8) What does your work-life balance look like? How do you stay healthy?
Since I have my own firm, I’m fortunate that I’m my own boss. The workload fluctuates a lot. Sometimes I spend a great deal of time and energy on marketing and networking (virtually) – but that’s the nature of being a virtual lawyer. It’s harder to network that way.
Case in point: last summer I was visiting Michigan and met another mom at the park and she very quickly became a client. That wouldn’t have happened online as quickly! I’m getting there though!
My husband travels a lot and we have no family nearby so it is just a huge help to be able to be in complete control of my own schedule.
As for staying healthy, we have a treadmill and a TV in the spare bedroom we use in the evenings sometimes. Or I use it during a break from working while the kids are at school (I work from home in our home office).
There’s a gym we go to on the weekends that has a childcare center we can finally use now that my youngest is old enough to enjoy. Sometimes while we watch TV in the evenings my husband and I will do planks and crunches together.
And lately, we’ve been trying some healthy meal planning services like Daily Harvest, Freshly and SunBasket. We do it mostly for fun because I feel that I cannot cook a family meal with a 2-year-old wanting to be entertained and picked up all the time (but it’s getting easier as he’s getting older.) And I think it actually helps us save a little more money on groceries and avoid wasting food.
9) An important piece of advice?
Automate your savings. Consider it an expense or a monthly bill payment. You owe it to yourself to save. It’s just so simple.
The WwM Team’s Key Takeaways from Hayley’s Interview
- Talk with your kids about money often (and start when they are young), rather than taking the chance they’ll model your good financial behaviors.
- Buying inexpensive homes and having the ability (and drive) to fix them up is a lot of work but can definitely pay off!

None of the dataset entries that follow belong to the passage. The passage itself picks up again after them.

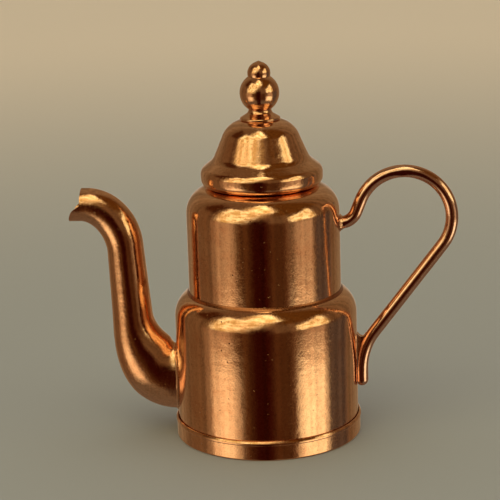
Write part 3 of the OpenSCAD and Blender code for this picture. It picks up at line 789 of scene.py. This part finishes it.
# %% Fill lamp
sky = bpy.data.lights.new("floor_fill", "SUN")
sky.energy, sky.angle, sky.color = 2.0, math.radians(90), (0.97, 1.0, 1.0)
floor_fill = bpy.data.objects.new("floor_fill", sky)
floor_fill.visible_glossy = False
bpy.context.scene.collection.objects.link(floor_fill)

# %% [markdown]
# ## Floor and backdrop
# The floor is plain and pale, a little warmer far off. A pale dome closes the view above it
# from low angles. Both are left out of the metal's reflections.

# %% Floor
def staged(name, bm, material):
    """A part of the stage: seen by the camera and left out of reflections and shadows."""
    mesh = bpy.data.meshes.new(name)
    bm.to_mesh(mesh)
    bm.free()
    mesh.materials.append(material)
    made = bpy.data.objects.new(name, mesh)
    bpy.context.scene.collection.objects.link(made)
    made.visible_glossy = False
    made.visible_shadow = False
    return made


FLOOR_SIZE, NEAR_TONE, FAR_TONE = 2.0, (0.26, 0.265, 0.24, 1), (0.54, 0.46, 0.35, 1)
floor_paint = bpy.data.materials.new("pale_floor")
floor_paint.use_nodes = True
floor_shader = floor_paint.node_tree.nodes["Principled BSDF"]
ground = Flow(floor_paint.node_tree)
out_from_pot = ground.node("ShaderNodeVectorMath", {"operation": "LENGTH"},
                           {0: ground.node("ShaderNodeTexCoord", out="Object")}, out="Value")
tone = out_from_pot.between(0.06, 0.5).mixed(NEAR_TONE, FAR_TONE)
floor_paint.node_tree.links.new(tone.socket, floor_shader.inputs["Base Color"])
floor_shader.inputs["Roughness"].default_value = 0.6
plane = bmesh.new()
bmesh.ops.create_grid(plane, x_segments=1, y_segments=1, size=FLOOR_SIZE)
staged("floor", plane, floor_paint)

dome_paint = bpy.data.materials.new("pale_backdrop")
dome_paint.use_nodes = True
dome_shader = dome_paint.node_tree.nodes["Principled BSDF"]
dome_shader.inputs["Base Color"].default_value = (0, 0, 0, 1)
dome_shader.inputs["Emission Color"].default_value = (0.54, 0.44, 0.28, 1)
dome_shader.inputs["Emission Strength"].default_value = 1.0
dome = bmesh.new()
bmesh.ops.create_uvsphere(dome, u_segments=48, v_segments=24, radius=FLOOR_SIZE)
dome = staged("backdrop", dome, dome_paint)
dome.visible_diffuse = False

bpy.context.scene.view_settings.view_transform = "Standard"
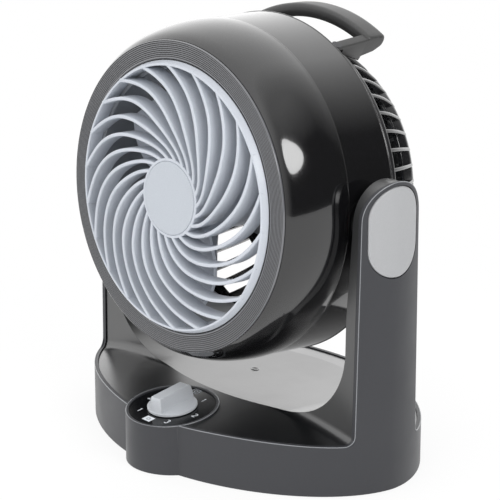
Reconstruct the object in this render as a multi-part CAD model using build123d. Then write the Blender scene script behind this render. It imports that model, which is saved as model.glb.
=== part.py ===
from build123d import *
import os
from math import atan2, cos, degrees, hypot, pi, radians, sin, sqrt, tan

# Desk air circulator: a round fan head that tilts between two arms of a swinging base.
# Millimetres.  Z is up, X runs along the tilt pins, the air leaves towards -Y.
# The origin is on the floor, on the swing axis, straight below the tilt pins.

# ---------------------------------------------------------------- driving dimensions
PIVOT_Z = 164.2              # height of the tilt pins
HEAD_TILT = 4.0              # the head looks up by this at rest

FIT = 0.1                    # gap between moulded parts that sit in each other
RUN = 0.06                   # radial gap of a shaft or pin in its bore
AIR = 0.3                    # gap between parts that move past each other

# base plan: a super-ellipse |x/a|^p + |y/b|^p = 1
PLAN_HALF_X = 126.9
PLAN_HALF_Y = 87.0
PLAN_POWER = 1.82
PLAN_Y0 = 2.7
PLAN_POINTS = 48
SKIRT_Z = 0.5                # underside of the skirt above the floor
BASE_WALL = 2.6
DECK_WALL = 2.4
LIP = 0.8                    # the outer shell stands proud of the deck by this

# deck planes and the tray between the arms
RIM_FRONT_Y = -85.0
RIM_FRONT_Z = 31.8
DECK_SLOPE = 6.2             # front deck climbs to the rear, degrees
REAR_DECK_Z = 36.0           # height of the rear deck at the rear face of the arms
REAR_SLOPE = 9.2
CROWN_FLAT = 40.0            # the deck is level across to here, then curves down to the sides
CROWN_R = 426.0
COVE_R = 6.0                 # hollow rounding between the deck and the arms
TRAY_CREST_Y = -33.0         # the tray starts here on the centre line
TRAY_SLOPE = 5.2
TRAY_CORNER = 50.0           # radius between the tray and an arm
TRAY_SAG = 5.5               # the tray floor is this much lower on the centre line than at its ends

# arms
ARM_HALF = 21.4              # half depth at the round top
ARM_LOW_HALF = 23.4          # half depth at the deck
ARM_INNER_X = 107.6
ARM_FLARE_Z = 110.0          # above this the inner faces lean outwards
ARM_FLARE = 3.6              # degrees
ARM_SEAT_X = 109.4           # flat seat round the pin on the inner face
ARM_TOP_Z = 171.1            # centre of the round top
CAP_HALF = 18.6
CAP_LOW_Z = 153.9
CAP_HIGH_Z = 172.2
CAP_DEEP = 1.5
CAP_PROUD = 0.3
CAP_GAP = 0.5

# switch boss, dial and knob
BOSS_R = 29.2
BOSS_Y = -65.5
BOSS_WALL = 1.9
DIAL_THICK = 1.6
DIAL_SUNK = 0.8
SHELF_THICK = 2.0
KNOB_R = 15.6
KNOB_RIM = 1.3               # height of the knob's outer edge
KNOB_DOME = 2.9              # height of its skirt in the middle
KNOB_HEIGHT = 10.8
GRIP_WIDE = 10.8
GRIP_TAPER = 8.0
GRIP_TURN = 4.0             # at rest the grip leans from straight back towards the left arm, degrees
NOSE_HIGH = 7.0              # the grip's pointing end falls to this height
NOSE_LONG = 3.5
KNOB_GAP = 0.6
SPINDLE_R = 3.0
SPINDLE_IN = 7.0             # depth of the spindle's hole in the knob
SWITCH_SIDE = 24.0
SWITCH_DEEP = 13.0
SWITCH_NECK_R = 5.0
SPINDLE_DEEP = 9.0

# foot and swing bearing
FOOT_Z = 1.5                 # underside of the foot plate
FOOT_R = 72.0
FOOT_THICK = 3.0
PAD_R = 6.0
PAD_THICK = 3.0
PAD_RING_R = 61.0
PAD_COUNT = 6
GLIDE_IN = 54.0
GLIDE_OUT = 64.0
GLIDE_THICK = 1.2
RIB_MARGIN = 2.0
COVER_Z = 9.3                # underside of the bottom cover
COVER_THICK = 2.5
POST_R = 10.0
HUB_WALL = 3.4
HUB_TALL = 7.7
SWING_WASHER_R = 13.0
SWING_WASHER_THICK = 1.5
SWING_SCREW_R = 2.5
SCREW_SLOT = 1.0

# swing drive
CRANK_Y = 26.0               # crank shaft behind the swing axis
CRANK_THROW = 15.0
CRANK_THICK = 3.0
CRANK_HALF = 5.0
CRANK_PIN_R = 2.5
CRANK_SHAFT_R = 2.5
CRANK_SHAFT_IN = 6.0
SLOT_SIDE = 1.6              # side clearance of the crank pin in the foot's slot
SLOT_END = 1.5
SLOT_FLOOR = 0.8
SWING_MOTOR_R = 21.0
SWING_MOTOR_TALL = 12.0
SWING_MOTOR_OFFSET = 14.0
SWING_EAR = 7.0
SWING_EAR_THICK = 1.5
SWING_EAR_HALF = 5.0
EAR_HOLE_IN = 3.5            # from an ear's end to its hole

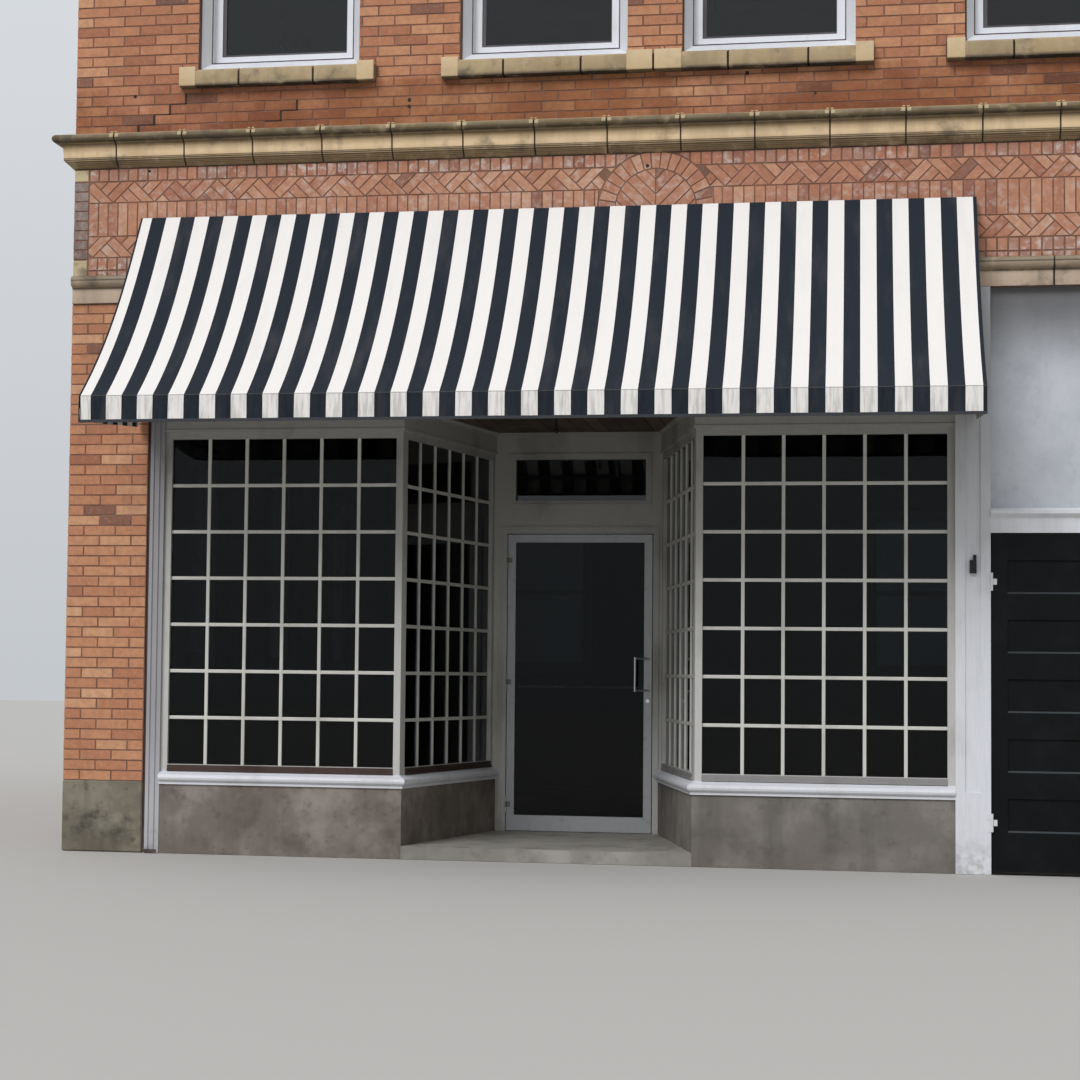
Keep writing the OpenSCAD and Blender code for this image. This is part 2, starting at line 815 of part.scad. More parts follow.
module shopfront_pilasters() {
    back = casing_t - casing_proud;
    left_x = shop_left_x - left_pilaster_w;
    mid_x = (shop_right_x + bay_post_x) / 2;
    color("#DCDDDB") on_front() {
        // The left pilaster is an architrave of three steps with a stop beside it against the pier
        linear_extrude(moulding_z) polygon([[-pier_inner_x, pilaster_stop_back],
            [left_x, pilaster_stop_back], [left_x, -casing_proud],
            [left_x + 0.24 * left_pilaster_w, -casing_proud],
            [left_x + 0.30 * left_pilaster_w, -0.55 * casing_proud],
            [left_x + 0.64 * left_pilaster_w, -0.55 * casing_proud],
            [left_x + 0.70 * left_pilaster_w, -0.1 * casing_proud],
            [shop_left_x, -0.1 * casing_proud], [shop_left_x, back], [-pier_inner_x, back]]);
        difference() {
            block(shop_right_x, bay_post_x, -casing_proud, back, 0, moulding_z);
            block(mid_x - pilaster_panel_w / 2, mid_x + pilaster_panel_w / 2, -casing_proud - cut,
                -casing_proud + pilaster_panel_sink, pilaster_foot_h, moulding_z - pilaster_panel_w);
        }
        frame_hinges(bay_post_x + door_gap, -casing_proud, side_hinge_zs);
    }
}

module entry_landing() {
    color("#8E8A84") on_front() translate([shop_x, 0, 0]) linear_extrude(floor_h) {
        polygon([[-recess_half_w, 0], [recess_half_w, 0], [recess_back_half_w, recess_d],
            [-recess_back_half_w, recess_d]]);
        polygon(landing_back);
    }
}

// A raised block on the front of the door frame; more lets a cut pass its faces
module bead_block(x0, x1, z0, z1, more = 0) {
    block(x0, x1, -bead_proud - more, more, z0, z1);
}

// The bead round the door, which leaves room for the hinges and stops at the display sills
module door_bead() {
    half = shop_door_w / 2 + door_gap;
    right = recess_back_half_w - shop_door_shift;
    top_z = door_head_z + hinge_leaf_w;
    difference() {
        bead_block(-half - hinge_leaf_w - bead_w, right, floor_h, top_z + bead_w);
        bead_block(-half - hinge_leaf_w, half + bead_proud, floor_h - cut, top_z, cut);
        bead_block(-building_w, building_w, bulkhead_h - seat, display_z + seat, cut);
    }
}

// The bead round the transom light
module transom_bead() {
    half = transom_w / 2 + bead_w;
    top_z = transom_z + transom_h + bead_w;
    difference() {
        bead_block(-half - bead_w, half + bead_w, transom_z - 2 * bead_w, top_z + bead_w);
        bead_block(-half, half, transom_z - bead_w, top_z, cut);
    }
}

module door_frame() {
    half = recess_back_half_w + door_frame_lap;
    soffit_bead_half = recess_back_half_w - display_frame_back;
    color("#D3D4D2") on_front() {
        translate([shop_door_mid_x, recess_d, 0]) difference() {
            block(-half - shop_door_shift, half - shop_door_shift, 0, door_frame_t, floor_h, soffit_z);
            block(-shop_door_w / 2 - door_gap, shop_door_w / 2 + door_gap, -cut, door_frame_t + cut,
                floor_h - cut, door_head_z);
            block(-transom_w / 2, transom_w / 2, -cut, door_frame_t + cut,
                transom_z, transom_z + transom_h);
        }
        translate([shop_door_mid_x, recess_d, 0]) {
            door_bead();
            transom_bead();
        }
        translate([shop_x, recess_d, 0])
            bead_block(-soffit_bead_half, soffit_bead_half, soffit_z - 2 * bead_w, soffit_z);
        frame_hinges(shop_door_x, shop_door_y, shop_hinge_zs);
    }
}

module transom_glass() {
    mid = recess_d + (door_frame_t - glass_t) / 2;
    color("#4A555C", 0.4) on_front() translate([shop_door_mid_x, 0, 0])
        block(-transom_w / 2, transom_w / 2, mid, mid + glass_t, transom_z, transom_z + transom_h);
}

// Hinges: the frame carries the two outer knuckles and the leaf the middle one.
// x is the hinge edge of the leaf and y its outer face.

shop_hinge_zs = [shop_door_z + shop_hinge_inset, shop_door_z + shop_door_h / 2,
    shop_door_z + shop_door_h - shop_hinge_inset];
side_hinge_zs = [side_door_z + side_hinge_inset, side_door_z + side_door_h - side_hinge_inset];

module knuckle(x, y, z0, z1) {
    translate([x, y - knuckle_out, z0]) cylinder(r = knuckle_r, h = z1 - z0);
}

module frame_hinges(x, y, zs) {
    third = hinge_h / 3;
    for (z = zs, s = [-1, 1]) {
        z0 = s < 0 ? z - hinge_h / 2 : z + third / 2 + knuckle_gap;
        z1 = s < 0 ? z - third / 2 - knuckle_gap : z + hinge_h / 2;
        knuckle(x, y, z0, z1);
        block(x - hinge_leaf_w, x - 1, y - hinge_leaf_t, y, z0, z1);
    }
}

module leaf_hinges(x, y, zs) {
    third = hinge_h / 3;
    for (z = zs) {
        knuckle(x, y, z - third / 2, z + third / 2);
        block(x + 1, x + hinge_leaf_w, y - hinge_leaf_t, y, z - third / 2, z + third / 2);
    }
}

module shop_door() {
    color("#C9CBCC") on_front() translate([shop_door_x, shop_door_y, shop_door_z]) difference() {
        cube([shop_door_w, shop_door_t, shop_door_h]);
        translate([door_stile_w, -cut, door_bottom_rail_h])
            cube([shop_door_w - 2 * door_stile_w, shop_door_t + 2 * cut,
                shop_door_h - door_bottom_rail_h - door_stile_w]);
    }
}

module shop_door_glass() {
    color("#3C464C", 0.4) on_front()
        translate([shop_door_x + door_stile_w, shop_door_y + (shop_door_t - glass_t) / 2,
            shop_door_z + door_bottom_rail_h])
            cube([shop_door_w - 2 * door_stile_w, glass_t,
                shop_door_h - door_bottom_rail_h - door_stile_w]);
}

// A round grip that stands out from the leaf and to one side of the two arms that hold it
module pull_handle() {
    reach = norm([pull_side, pull_off]);
    rise = pull_h / 2 - pull_r;
    intersection() {
        rotate([0, 0, 180 + atan2(pull_off, pull_side)]) {
            for (z = [-rise, rise]) translate([-pull_off, 0, z]) rotate([0, 90, 0])
                cylinder(r = 0.7 * pull_r, h = pull_off + reach);
            translate([reach, 0, -pull_h / 2]) cylinder(r = pull_r, h = pull_h);
        }
        block(-2 * reach, 2 * reach, -2 * reach, 0, -pull_h, pull_h);
    }
}

module shop_door_hardware() {
    hinge_side_x = shop_door_x + door_stile_w / 2;
    lock_side_x = shop_door_x + shop_door_w - door_stile_w / 2;
    bar_z = shop_door_z + push_bar_z;
    inner_y = shop_door_y + shop_door_t;
    post_r = 0.7 * pull_r;
    color("#9FA3A6") on_front() {
        leaf_hinges(shop_door_x, shop_door_y, shop_hinge_zs);
        // Pull handle outside
        translate([lock_side_x, shop_door_y, shop_door_z + pull_z]) pull_handle();
        // Push bar inside
        for (x = [hinge_side_x, lock_side_x]) translate([x, inner_y, bar_z])
            rotate([-90, 0, 0]) cylinder(r = post_r, h = pull_off);
        translate([hinge_side_x - 2 * pull_r, inner_y + pull_off, bar_z])
            rotate([0, 90, 0]) cylinder(r = pull_r, h = lock_side_x - hinge_side_x + 4 * pull_r);
        // Lock cylinder
        translate([lock_side_x, shop_door_y, shop_door_z + lock_z]) rotate([90, 0, 0])
            cylinder(r = 1.6 * pull_r, h = pull_r);
    }
}

// Right bay

module side_door_frame() {
    color("#DCDDDB") on_front() {
        block(side_casing_x, pier_inner_x, -casing_proud, casing_t - casing_proud, 0, moulding_z);
        block(bay_post_x, side_casing_x, -casing_proud, casing_t - casing_proud,
            side_head_z, side_head_z + side_head_h);
        translate([0, -casing_proud, side_head_z + side_head_h - side_head_moulding_h])
            awning_plate(bay_post_x, side_casing_x) polygon([[0, 0],
                [-side_head_proud, 0.42 * side_head_moulding_h],
                [-side_head_proud, 0.75 * side_head_moulding_h], [0, side_head_moulding_h]]);
    }
}

module plaster_panel() {
    color("#C2C5CC") on_front() block(bay_post_x, side_casing_x, transom_panel_back,
        transom_panel_back + panel_t, side_head_z + side_head_h, moulding_z);
}

module side_door() {
    gap_h = (side_door_h - side_top_rail_h - side_panels * side_panel_h) / (side_panels + 0.5);
    color("#171B1F") on_front() translate([bay_post_x + door_gap, -casing_proud, side_door_z])
        difference() {
            cube([side_door_w, side_door_t, side_door_h]);
            for (i = [0 : side_panels - 1], y = [-cut, side_door_t - side_panel_sink])
                translate([side_stile_w, y,
                    side_door_h - side_top_rail_h - side_panel_h - i * (side_panel_h + gap_h)])
                    cube([side_door_w - 2 * side_stile_w, side_panel_sink + cut, side_panel_h]);
        }
}

module side_door_hardware() {
    knob_x = bay_post_x + door_gap + side_door_w - side_stile_w / 2;
    color("#7C7266") on_front() {
        leaf_hinges(bay_post_x + door_gap, -casing_proud, side_hinge_zs);
        translate([knob_x, -casing_proud, side_door_z + knob_z]) rotate([90, 0, 0]) {
            cylinder(r = 1.1 * knob_r, h = 0.25 * knob_r);
            cylinder(r = 0.4 * knob_r, h = knob_off);
            translate([0, 0, knob_off]) sphere(r = knob_r);
        }
    }
}

// Awning

module awning_cloth() {
    front = -awning_reach;
    color("#E9E6E1") on_front() awning_plate(awning_x0, awning_x1) polygon(concat(
        awning_curve(0), [[front, valance_z], [front + cloth_t, valance_z]],
        backwards(awning_curve(cloth_t))));
}

module awning_wings() {
    color("#D8D5D0") on_front() for (x = [awning_x0, awning_x1 - cloth_t])
        awning_plate(x, x + cloth_t) polygon(concat(
            awning_curve(cloth_t + seat),
            [[-awning_reach + cloth_t + seat, valance_z], [-casing_proud - seat, valance_z + wing_rise],
                [-casing_proud - seat, moulding_z - seat], [-moulding_proud - seat, moulding_z - seat],
                [-moulding_proud - seat, frieze_z + seat], [-tube - seat, frieze_z + seat]]));
}

module awning_frame() {
    under = cloth_t + seat;
    pitch = (awning_w - 2 * under - tube) / (rafters - 1);
    color("#6E7276") on_front() {
        // Rafters bent to the curve of the cloth
        for (i = [0 : rafters - 1]) {
            x = awning_x0 + under + i * pitch;
            awning_plate(x, x + tube) polygon(concat(awning_curve(under),
                backwards(awning_curve(under + tube))));
        }
        // Eave tube
        block(awning_x0 + under, awning_x1 - under, -awning_reach + under,
            -awning_reach + under + tube, eave_z - under - tube, eave_z - under);
        // Side arms back to the wall
        for (x = [awning_x0 + under, awning_x1 - under - tube])
            block(x, x + tube, -awning_reach + under, -casing_proud, eave_z - under - tube, eave_z - under);
        // Wall rail
        block(awning_x0 + under, awning_x1 - under, -tube, 0,
            awning_top_z - 2 * tube, awning_top_z - tube / 2);
    }
}

// Small iron

module iron_fittings() {
    hook_r = hook_h / 16;
    color("#2B2B2C") on_front() {
        // Hook that hangs from the soffit
        translate([shop_x, hook_back, soffit_z - hook_h]) {
            cylinder(r = hook_r, h = hook_h);
            sphere(r = 2 * hook_r);
            translate([0, 0, hook_h - hook_r]) cylinder(r = 4 * hook_r, h = hook_r);
        }
        // Bracket that sits in the sunk panel of the right pilaster
        translate([(shop_right_x + bay_post_x) / 2, pilaster_panel_sink - casing_proud, bracket_z]) {
            block(-bracket_w / 2, bracket_w / 2, -0.8 * bracket_w, 0, -bracket_w, bracket_w);
            translate([bracket_w / 4, -0.4 * bracket_w, 0])
                cylinder(r = bracket_w / 4, h = 1.8 * bracket_w);
        }
    }
}

left_pier();
right_pier();
pier_bases();
frieze_wall();
upper_front_wall();
left_side_wall();
party_wall();
rear_wall();
lower_moulding();
string_cornice();
top_cornice();
parapet_coping();
front_sills();
front_lintels();
side_window_stones();
ground_floor();
upper_floor();
roof_deck();
front_window_frames();
front_window_glass();
side_window_frames();
side_window_glass();
left_bulkhead();
right_bulkhead();
display_sills();
display_frames();
display_glass();
display_decks();
shopfront_head();
recess_soffit();
transom_panel();
shopfront_pilasters();
entry_landing();
door_frame();
transom_glass();
shop_door();
shop_door_glass();
shop_door_hardware();
side_door_frame();
plaster_panel();
side_door();
side_door_hardware();
awning_cloth();
awning_wings();
awning_frame();
iron_fittings();
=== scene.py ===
"""Corner shop building: brickwork, stone joints, shop window bars, awning cloth and every finish.

Everything is in metres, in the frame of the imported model: X runs along the street front, the front
faces -Y, Z is up, and the origin is at the centre of the footprint, under the ground floor.
"""

import logging
import math
import random
from dataclasses import dataclass
from dataclasses import field
from enum import Enum
from enum import IntEnum
from typing import Iterable
from typing import Sequence

import bmesh
import bpy
from mathutils import Matrix
from mathutils import Vector


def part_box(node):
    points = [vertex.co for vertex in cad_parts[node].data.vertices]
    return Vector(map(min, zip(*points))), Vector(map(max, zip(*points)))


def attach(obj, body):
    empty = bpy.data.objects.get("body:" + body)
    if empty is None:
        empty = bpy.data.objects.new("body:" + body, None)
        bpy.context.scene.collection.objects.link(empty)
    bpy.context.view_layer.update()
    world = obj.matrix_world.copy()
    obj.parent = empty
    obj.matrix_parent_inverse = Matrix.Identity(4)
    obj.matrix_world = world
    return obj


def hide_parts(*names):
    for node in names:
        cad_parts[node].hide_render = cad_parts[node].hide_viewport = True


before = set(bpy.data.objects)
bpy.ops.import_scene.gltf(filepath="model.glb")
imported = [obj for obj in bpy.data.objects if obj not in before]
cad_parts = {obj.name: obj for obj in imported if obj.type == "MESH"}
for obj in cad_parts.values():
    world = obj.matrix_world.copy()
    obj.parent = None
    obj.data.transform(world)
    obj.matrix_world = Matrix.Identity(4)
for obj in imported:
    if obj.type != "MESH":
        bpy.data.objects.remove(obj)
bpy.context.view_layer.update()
LOG = logging.getLogger("corner_shop")
MM = 0.001
# Half the width of the front, its brick face, the height of a course of brick, the length of a brick with
# its joint, and the levels of the window sills
HALF_W = 3.78
STREET_FACE = -4.5
COURSE = 66 * MM
STRETCHER = 213 * MM
GROUND_SILL = 1.180
UPPER_SILL = 5.086
SILL_H = 0.125
Point = tuple[float, float]
Rect = tuple[float, float, float, float]
BMesh = bmesh.types.BMesh
Socket = bpy.types.NodeSocket
Given = Socket | str | float | Sequence[float]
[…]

- You can set yourself on a solid financial future by saving, buying less house than you can afford (and doing work on it), and avoiding debt altogether.
- Even if you are affluent and earn a great salary, you don’t have to buy everything new. And your kids don’t need everything new either.
- There are incredibly important things to consider when making life changes such as moving to just one income (stay at home parent in this case) – housing costs, life insurance, retirement accounts, estate planning documents.
- With some research, inspiration, creativity, and work you can often create your own business or job to meet your family’s needs.
- Getting the first “real” paycheck is time to start with positive “winning” money behaviors, not a time for more debt.
- Pay yourself automatically each month, just like your future is a bill!
Thank you for sharing, Hayley! We wish you all the best with nurturing your beautiful family, your business, and yourself too.